Keep in mind that robots.txt files may not be supported by all search engines.
How to Find Your Robots.txt File
Finding a robots.txt file is an easy process. First, type in your domain. Then, add /robots.txt to the end of the URL. This should bring up a robots.txt file. If it doesn’t, that means you don’t have one set up. For example, this might look like www.example.com/robots.txt. Search engines will only look at this URL. If there isn’t a robots.txt file here, it’ll assume there isn’t one and will proceed to crawl the page.
Robots.txt files are publicly available, meaning you can add /robots.txt to any site and see their site’s file, if they have one. Additionally, most robots.txt files contain the location of any sitemaps associated with the domain.
How to Edit Your Robots.txt File
- Find your robots.txt file in your CMS.
- Delete the text.
- Add in text from your plain text editor.
Again, editing your robots.txt file isn’t difficult. Just follow these steps:
1. Find your robots.txt file in your CMS.
This process looks slightly different depending on your content management system (CMS). For example, finding it in WordPress and HubSpot are two different processes. Typically, if you go to the editor for your website and click “Settings,” you should find an SEO tab. Here’s where your robots.txt file should live.

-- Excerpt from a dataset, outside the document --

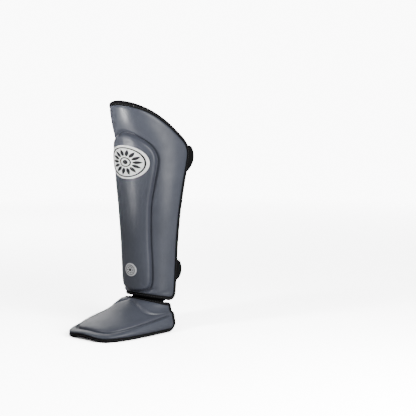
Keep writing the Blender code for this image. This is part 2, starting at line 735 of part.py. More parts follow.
def sole_strap_path(forward):
    """The centre line of the sole strap at one distance forward: down one wall, under the foot and up again."""
    height = np.linspace(SOLE_STRAP_HOLD, SOLE_STRAP_TURN * SOLE_STRAP_HOLD, SOLE_WALL_CELLS + 1)
    known_height = []
    known_across = []
    for row in FOOT_ROWS[:3]:
        curve = foot_curve(row)[SECTION_SAMPLES - 1 :]
        known_across.append(np.interp(-forward, curve[:, 1], curve[:, 0]))
        known_height.append(np.interp(-forward, curve[:, 1], curve[:, 2]))
    slope = np.gradient(known_across, known_height)
    thickness = FOOT_THICKNESS * np.hypot(1.0, np.interp(height, known_height, slope))
    inward = thickness + SOLE_STRAP_CLEARANCE + SOLE_STRAP_THICKNESS / 2
    wall = np.interp(height, known_height, known_across) - inward
    turn = np.linspace(0.0, math.pi / 2, SOLE_TURN_CELLS + 1)
    bend = height[-1] - SOLE_STRAP_RISE
    across = np.concatenate([wall[:-1], wall[-1] - bend * (1 - np.cos(turn)), [wall[-1] / 2, 0.0]])
    level = np.concatenate([height[:-1], height[-1] - bend * np.sin(turn), [SOLE_STRAP_RISE, SOLE_STRAP_RISE]])
    half = np.stack([across, np.full(len(across), -forward), level], axis=1)
    return np.concatenate([half, mirrored(half)[1:]])


def sole_strap_skin():
    """The elastic under the foot."""
    paths = [sole_strap_path(SOLE_STRAP_FORWARD + SOLE_STRAP_WIDTH * share) for share in (-0.5, 0.0, 0.5)]
    offsets = []
    for path in paths:
        tangent = np.gradient(path, axis=0)
        offsets.append(unit(np.stack([tangent[:, 2], np.zeros(len(path)), -tangent[:, 0]], axis=1)))
    return band_skin(paths, offsets, SOLE_STRAP_THICKNESS)


def ankle_strip_paths():
    """The middle lines of the ankle strip, from inside the foot pad up to inside the shin pad."""
    behind = WING_THICKNESS + GAP + ANKLE_STRIP_THICKNESS
    shares = np.linspace(-ANKLE_STRIP_SPAN, ANKLE_STRIP_SPAN, ANKLE_STRIP_CELLS + 1)
    bottom = bottom_edge_height(shares)
    paths = []
    for rise in ANKLE_STRIP_RISES:
        height = bottom + rise * ANKLE_STRIP_REACH
        paths.append(shin_surface(np.stack([shares * shin_reach(height), height], axis=1), -behind))
    grid, _ = foot_grid()
    normals = grid_normals(grid)
    below = FOOT_THICKNESS + GAP + ANKLE_STRIP_THICKNESS / 2
    past_rim = grid[-1] + unit(grid[-1] - grid[-2]) * (GAP + ANKLE_STRIP_THICKNESS)
    for whole, normal in ((past_rim, normals[-1]), (grid[-2], normals[-2]), (grid[-3], normals[-3])):
        paths.append(along(whole - normal * below, 0.5 + 0.5 * shares))
    return np.array(paths[::-1])


def ankle_strip_skin():
    """The strip inside the front of the ankle that joins the two pads."""
    paths = ankle_strip_paths()
    return band_skin(list(paths), list(grid_normals(paths)), ANKLE_STRIP_THICKNESS)


def badge_skin(height, half_width, half_tall):
    """A thin oval patch that follows the raised panel's skin."""
    angle = np.linspace(0.0, 2 * math.pi, BADGE_CELLS + 1)[:-1]
    oval = np.stack([half_width * np.cos(angle), half_tall * np.sin(angle)], axis=1)
    centre = np.array([0.0, height])
    skin = Skin()
    rings = []
    for side in (0.0, 1.0):
        level = PANEL_RISE + BADGE_GAP + side * BADGE_THICKNESS
        numbers = [skin.row(shin_surface(centre + oval * share, level)) for share in BADGE_RINGS]
        skin.bands(numbers)
        skin.cap(numbers[-1])
        rings.append(numbers[0])
    skin.strip(rings[0], rings[1])
    return skin


def as_object(name, skin, material, collection, shift):
    """Makes one object from a skin, with its faces pointing out."""
    mesh = bpy.data.meshes.new(name)
    points = skin.all_points() + shift
    faces = [tuple(int(number) for number in face) for face in skin.faces]
    mesh.from_pydata([tuple(point) for point in points], [], faces)
    work = bmesh.new()
    work.from_mesh(mesh)
    bmesh.ops.recalc_face_normals(work, faces=work.faces[:])
    work.to_mesh(mesh)
    work.free()
    mesh.shade_smooth()
    mesh.set_sharp_from_angle(angle=math.radians(SHARP_ANGLE))
    mesh.materials.append(material)
    obj = bpy.data.objects.new(name, mesh)
    collection.objects.link(obj)
    return obj


def material_of(name, colour, roughness, metallic):
    material = bpy.data.materials.new(name)
    material.use_nodes = True
    shader = material.node_tree.nodes["Principled BSDF"]
    shader.inputs["Base Color"].default_value = colour
    shader.inputs["Roughness"].default_value = roughness
    shader.inputs["Metallic"].default_value = metallic
    return material


def main():
    for obj in list(bpy.data.objects):
        bpy.data.objects.remove(obj, do_unlink=True)
    collection = bpy.data.collections.new(PART_NAME)
    bpy.context.scene.collection.children.link(collection)
    leather = material_of(*GREY_LEATHER)
    tape = material_of(*BLACK_TAPE)
    webbing = material_of(*BLACK_WEBBING)
    upper = (UPPER_STRAP_HEIGHT, UPPER_STRAP_WIDTH, UPPER_STRAP_BOW)
    lower = (LOWER_STRAP_HEIGHT, LOWER_STRAP_WIDTH, LOWER_STRAP_BOW)
    shin_badge = (SHIN_BADGE_HEIGHT, SHIN_BADGE_HALF_WIDTH, SHIN_BADGE_HALF_TALL)
    ankle_badge = (ANKLE_BADGE_HEIGHT, ANKLE_BADGE_HALF_WIDTH, ANKLE_BADGE_HALF_TALL)
    pieces = (
        ("shin_pad", shin_pad_skin(), leather),
        ("shin_binding", tape_skin(*shin_rim()), tape),
        ("foot_pad", foot_pad_skin(), leather),
        ("foot_binding", tape_skin(*foot_rim()), tape),
        ("ankle_strip", ankle_strip_skin(), webbing),
        ("upper_strap", strap_skin(*upper), webbing),
        ("upper_strap_tab", tab_skin(*upper), webbing),
        ("lower_strap", strap_skin(*lower), webbing),
        ("lower_strap_tab", tab_skin(*lower), webbing),
        ("sole_strap", sole_strap_skin(), webbing),
        ("shin_badge", badge_skin(*shin_badge), material_of(*WHITE_RUBBER)),
        ("ankle_badge", badge_skin(*ankle_badge), material_of(*SILVER_RUBBER)),
    )
    points = np.concatenate([skin.all_points() for _, skin, _ in pieces])
    middle = (points.min(axis=0) + points.max(axis=0)) / 2
    shift = np.array([0.0, -middle[1], -points[:, 2].min()])
    for name, skin, material in pieces:
        as_object(name, skin, material, collection, shift)


main()
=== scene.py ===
"""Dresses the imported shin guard: padded leather, edge tape, webbing, stitching, badges, studio and camera.

Lengths are in metres, +Z is up, the front faces -Y. The sizes and tables repeat those of the part's source.
"""

import math
from collections import namedtuple

import bmesh
import bpy
import numpy as np
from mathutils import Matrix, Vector


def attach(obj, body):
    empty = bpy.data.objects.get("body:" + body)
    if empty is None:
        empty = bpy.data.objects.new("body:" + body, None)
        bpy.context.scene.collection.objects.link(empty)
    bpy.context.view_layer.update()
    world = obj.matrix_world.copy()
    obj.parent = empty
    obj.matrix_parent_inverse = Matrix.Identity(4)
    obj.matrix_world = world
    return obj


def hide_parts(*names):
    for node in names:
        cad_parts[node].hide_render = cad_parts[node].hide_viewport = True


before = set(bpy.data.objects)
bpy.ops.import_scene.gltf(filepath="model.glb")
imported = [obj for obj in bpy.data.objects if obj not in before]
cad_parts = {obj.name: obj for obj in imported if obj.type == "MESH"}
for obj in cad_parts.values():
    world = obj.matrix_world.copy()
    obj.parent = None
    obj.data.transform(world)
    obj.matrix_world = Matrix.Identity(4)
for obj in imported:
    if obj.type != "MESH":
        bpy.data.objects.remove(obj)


def table(columns, *rows):
    """Rows with named columns."""
    row_type = namedtuple("Row", columns)
    return tuple(row_type(*row) for row in rows)


# Shin pad sizes
SHIN_BOTTOM = 0.063
SHIN_TOP = 0.428
SHIN_HALF_WIDTH = 0.074
SHIN_FRONT = 0.091
SHIN_REAR = 0.038
TOP_EDGE_DROP = 0.086
BOTTOM_EDGE_DROP = 0.014
SHIN_CORNER = 0.024
WING_THICKNESS = 0.013
PANEL_RISE = 0.006
PANEL_TOP = 0.368
PANEL_BOTTOM = 0.0745
PANEL_HALF_WIDTH = 0.060
CHANNEL_WIDTH = 0.0068
CHANNEL_DEPTH = 0.0035

# Foot pad sizes
FOOT_HALF_WIDTH = 0.071
FOOT_TOE = 0.180
FOOT_HEIGHT = 0.061
FOOT_REAR = 0.006
FOOT_THICKNESS = 0.011
FOOT_GROOVE_DEPTH = 0.003
TOE_ARCH = 0.004
SOLE_REAR_ROUND = 0.010
COLLAR_END = 0.002
COLLAR_TUCK = 0.006
COLLAR_GAP = 0.001

# Edge tape sizes
TAPE_WIDTH = 0.0075
TAPE_THICKNESS = 0.0012
EDGE_THICKNESS = 0.006
EDGE_LEVEL = 0.006
ROLL_WIDTH = 0.006

# Sizes of the straps, the badges and the gap between neighbouring pieces
STRAP_THICKNESS = 0.003
STRAP_HOLD = 0.018
STRAP_CROWN = 0.008
STRAP_SQUARENESS = 2.1
TAB_REACH = 0.036
TAB_THICKNESS = 0.002
TAB_MARGIN = 0.003
TAB_CLEARANCE = 0.0007
SOLE_STRAP_FORWARD = 0.070
SOLE_STRAP_WIDTH = 0.034
SOLE_STRAP_THICKNESS = 0.002
SOLE_STRAP_HOLD = 0.017
SOLE_STRAP_RISE = 0.0022
SOLE_STRAP_CLEARANCE = 0.0001
ANKLE_STRIP_REACH = 0.024
ANKLE_STRIP_THICKNESS = 0.0015
ANKLE_STRIP_SPAN = 0.84
BADGE_THICKNESS = 0.0012
BADGE_GAP = 0.0008
GAP = 0.0005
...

If you aren’t using a CMS that makes this process easy, you can also login to your hosting account website, go to “File Management” and look for your robots.txt file. Then, you should be able to open it for editing.
2. Delete the text.
Once you’ve got the file open, delete all the text that’s in there. Yes, that’s all you need to do in this step.
3. Add in text from your plain text editor.
Lastly, copy and paste the text that you wrote in your plain text editor. Then, click “Save.” You’re all done.
Technical SEO and robots.txt files sound more complicated than they actually are. By helping search engines crawl your website quickly, your rankings could vastly improve.